According to Congress, wilderness was 'for the use and enjoyment of the American people,” but they must be willing to walk, canoe or ride horses. Motorized vehicles, motorboats and bicycles were excluded. Since 1964 another 100 million acres have been added to the system so that over 4 percent of the United States is designated wilderness.
The Wilderness Act was a superb achievement. It assured the future of amazing recreational areas, protected endangered plant and animal habitats, and discouraged rural sprawl. Yet it has never lacked for critics and the justifications offered for its extension are not without their oddities and paradoxes.

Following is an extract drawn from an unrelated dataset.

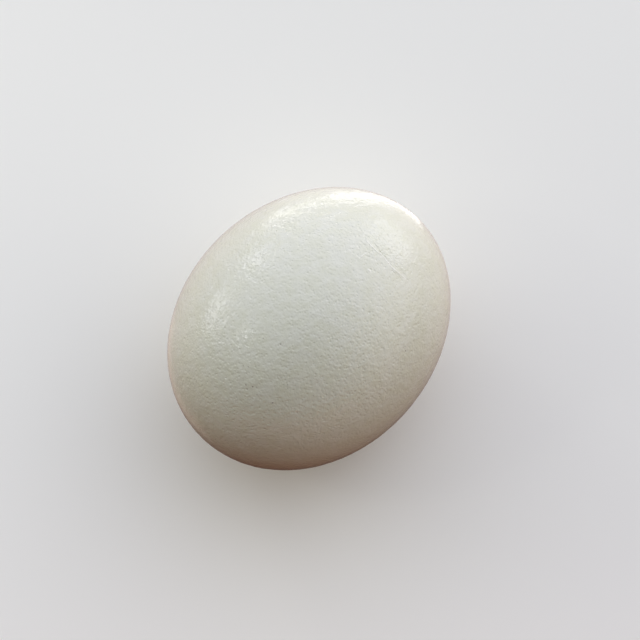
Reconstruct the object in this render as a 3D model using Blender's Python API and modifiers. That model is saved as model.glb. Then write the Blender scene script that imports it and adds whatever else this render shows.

First, Congress defined wildernesses as areas retaining their 'primeval” character, implying that no one had ever lived there and never would. Actually, many of the designated areas had been Native American lands whose inhabitants had been forced out by white soldiers, miners and ranchers in the 19th century. The Indians had lived there for centuries and modified the land by fire, hunting and farming. It became 'wilderness” because the federal government said so, not because of its intrinsic wildness.
Second, the idea of wilderness as something to celebrate was recent. In the colonial era, 'wilderness” was bad, not good. Only in the late 19th century did John Muir and others begin to voice the idea that wilderness was precious and edifying. Muir depicted humans, not wild animals, as the worst predators.
Third, the rhetoric of wilderness advocates has emphasized that setting aside these lands is democratic and that everyone benefits.
Not really. The several million people who enjoy wilderness areas each year are nearly all white and upper middle class. Only they have enough leisure and wealth. The people who live beside the wilderness areas resent the fact that these areas have been 'locked up” by self-interested elites, while excluding poorer folks.
The Sagebrush Rebellion of the 1970s and the 'Wise Use” movement of the 1990s were protests against what they perceived as the elitism of federal land policy in general, and the Wilderness Act in particular.
Fourth, the language of the act and the language of wilderness advocates encourages the idea that wilderness is good because it is the antidote to civilization. The website wilderness.net, describes wilderness areas as 'rare wild places where one can retreat from civilization, reconnect with the Earth, and find healing, meaning, and significance.” The implication is that civilization is wounding, meaningless and insignificant.
The Wilderness Society's website claims that wildernesses are necessary, and that urban children suffer from an ailment it describes as 'nature-deficit disorder.”
Despite criticisms from left and right and activists' anxiety that not enough lands have been designated, the National Wilderness Preservation System is alive and well.